> **Exercise task**
Please output the data below exactly as given, starting at its first line and stopping after the line that contains "return clean(mesh)".

> **Provided data**
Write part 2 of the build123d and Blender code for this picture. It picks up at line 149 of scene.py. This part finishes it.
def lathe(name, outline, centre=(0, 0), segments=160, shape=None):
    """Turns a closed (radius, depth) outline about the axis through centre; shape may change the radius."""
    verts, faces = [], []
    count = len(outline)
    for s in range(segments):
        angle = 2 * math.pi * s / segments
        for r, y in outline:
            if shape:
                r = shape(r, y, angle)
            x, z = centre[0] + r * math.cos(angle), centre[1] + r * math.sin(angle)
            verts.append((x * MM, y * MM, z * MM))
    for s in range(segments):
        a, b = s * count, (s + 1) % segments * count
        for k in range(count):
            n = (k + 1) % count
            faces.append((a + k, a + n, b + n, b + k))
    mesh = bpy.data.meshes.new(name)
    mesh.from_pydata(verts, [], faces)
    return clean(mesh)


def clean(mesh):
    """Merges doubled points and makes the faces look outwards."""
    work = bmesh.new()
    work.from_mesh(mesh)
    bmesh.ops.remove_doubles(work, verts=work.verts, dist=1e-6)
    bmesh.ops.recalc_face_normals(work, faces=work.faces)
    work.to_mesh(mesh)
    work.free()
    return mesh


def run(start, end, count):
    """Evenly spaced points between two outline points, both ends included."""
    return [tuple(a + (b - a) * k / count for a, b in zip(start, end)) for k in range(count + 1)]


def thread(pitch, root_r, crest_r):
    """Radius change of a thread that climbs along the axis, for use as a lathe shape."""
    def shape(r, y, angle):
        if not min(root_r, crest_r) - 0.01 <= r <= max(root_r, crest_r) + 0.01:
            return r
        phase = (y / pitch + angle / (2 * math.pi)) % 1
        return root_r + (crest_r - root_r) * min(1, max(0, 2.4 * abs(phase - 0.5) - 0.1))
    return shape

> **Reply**
Write part 2 of the build123d and Blender code for this picture. It picks up at line 149 of scene.py. This part finishes it.
def lathe(name, outline, centre=(0, 0), segments=160, shape=None):
    """Turns a closed (radius, depth) outline about the axis through centre; shape may change the radius."""
    verts, faces = [], []
    count = len(outline)
    for s in range(segments):
        angle = 2 * math.pi * s / segments
        for r, y in outline:
            if shape:
                r = shape(r, y, angle)
            x, z = centre[0] + r * math.cos(angle), centre[1] + r * math.sin(angle)
            verts.append((x * MM, y * MM, z * MM))
    for s in range(segments):
        a, b = s * count, (s + 1) % segments * count
        for k in range(count):
            n = (k + 1) % count
            faces.append((a + k, a + n, b + n, b + k))
    mesh = bpy.data.meshes.new(name)
    mesh.from_pydata(verts, [], faces)
    return clean(mesh)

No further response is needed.